The Prime Minister of Jordan, Hani Al-Mulki, was tasked with forming a cabinet on 29 May 2016. The new cabinet was sworn in by King Abdullah II on 1 June 2016. After the September 2016 general election, Mulki formed a new cabinet. The Cabinet consisted of 28 members, three of them also serving as Deputy Prime Ministers. 11 Ministers returned from the latest formation of the previous cabinet of Abdullah Ensour, while 9 others had served in earlier cabinets. 8 Ministers had no previous experience in cabinet. Four women obtained a position as Minister. Three university presidents were appointed to Mulki's cabinet: Rida Khawaldeh, Wajih Owais and Mahmoud Sheyyab. The cabinet reformed the Ministry of Youth, which had been abandoned in 2012.

Policies
The cabinet was formed to prepare the country for the upcoming general elections. Shortly after being sworn in the cabinet announced to form task forces headed by the Deputy Prime Ministers to address issues put forward in the Letter of Designation by King Abdullah II. On 5 June 2016, Al-Mulki announced to present action plans for all 19 points mentioned in the Letter of Designation, broadly falling in the categories of political, economic and administrative issues.

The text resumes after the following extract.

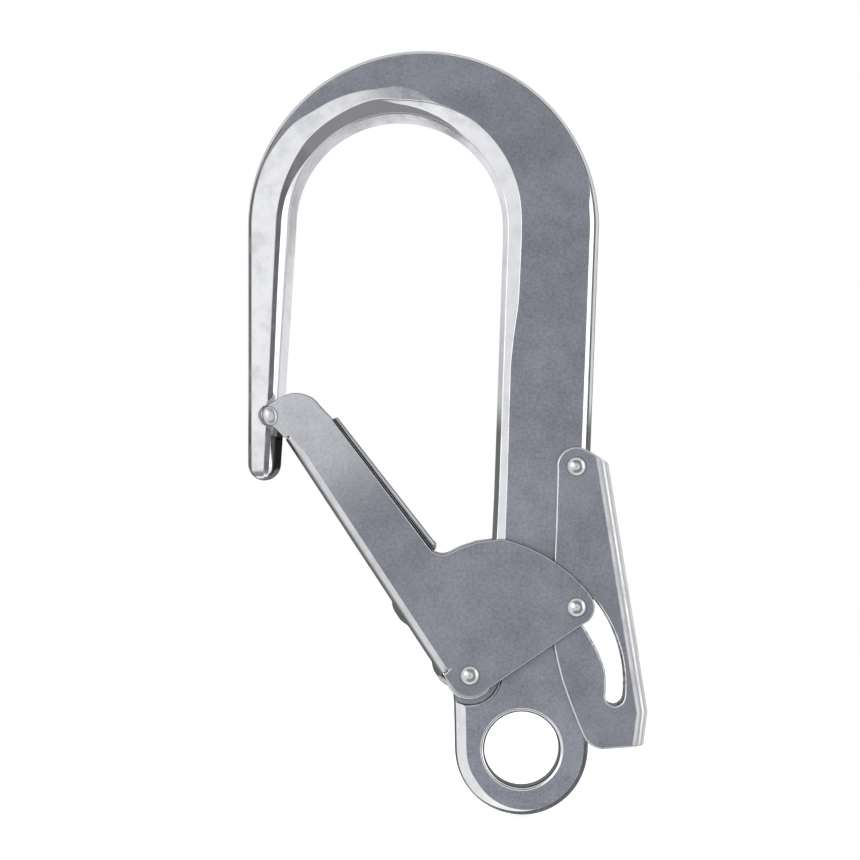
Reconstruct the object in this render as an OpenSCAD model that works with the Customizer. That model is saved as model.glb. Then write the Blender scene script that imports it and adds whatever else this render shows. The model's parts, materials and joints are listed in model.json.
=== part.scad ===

Several days after taking office Mulki announced that members of the cabinet would personally visit service institutions, with the goal of improving services.

Mohamed Al-Dameeh, a commentor of the newspaper Asharq Al-Awsat, expected the Al-Mulki cabinet to prioritize economic affairs.

First Cabinet
The cabinet that was sworn in consisted of:

 Prime Minister and Minister of Defense: Hani Al-Mulki
 Deputy Prime Minister for Services and Minister of Education: Mohammad Thneibat
 Deputy Prime Minister and Minister of Foreign Affairs and Expatriates: Nasser Judeh
 Deputy Prime Minister for Economic Affairs and Minister of Industry, Trade and Supply: Jawad Anani
 Minister of Agriculture: Rida Khawaldeh
 Minister of Awqaf and Islamic Affairs: Wael Arabiyat
 Minister of Culture: Adel Tweisi
 Minister of Energy and Mineral Resources: Ibrahim Saif
 Minister of Environment: Yaseen Khayyat
 Minister of Finance: Omar Malhas
 Minister of Health: Mahmoud Sheyyab
 Minister of Higher Education and Scientific Research: Wajih Owais
 Minister of Information and Communications Technology: Majd Shweikeh
 Minister of Interior: Salameh Hammad
 Minister of Justice: Bassam Talhouni
 Minister of Labour: Ali Ghezawi
 Minister of Municipal Affairs: Walid Masri
 Minister of Planning and International Cooperation: Imad Fakhoury
 Minister of Political and Parliamentary Affairs and Minister of State: Musa Maaytah
 Minister of Public Sector Development: Yasera Ghosheh
 Minister of Public Works and Housing: Sami Halaseh
 Minister of Social Development: Khawla Armouti
 Minister of State: Khaled Hneifat
 Minister of State for Media Affairs: Mohammad Momani
 Minister of State for Prime Ministry Affairs: Fawaz Irshaidat
 Minister of Tourism and Antiquities: Lina Annab
 Minister of Transport: Yahya Kisbi
 Minister of Water and Irrigation: Hazem Nasser
 Minister of Youth: Rami Wreikat

Second cabinet
King Abdullah II of Jordan tasked the prime minister Hani Al-Mulki to reform the cabinet after the 2016 Jordanian general election on 20 September 2016. The new cabinet consisted of 29 ministers, among which were two women. The new cabinet was sworn in by King Abdullah II on 28 September 2016. the three deputies kept their positions: Nasser Judeh: Deputy Prime Minister in addition to Minister of Foreign Affairs and Expatriates, Mohammad Thneibat: Deputy Prime Minister for Services and Minister of Education, and Jawad Anani: Deputy Prime Minister for Economic Affairs but he was assigned as a Minister of Investments instead of the Industry, Trade and Supply. On 15 January 2017 the cabinet saw a reshuffle, in which seven ministers left and five ministers joined.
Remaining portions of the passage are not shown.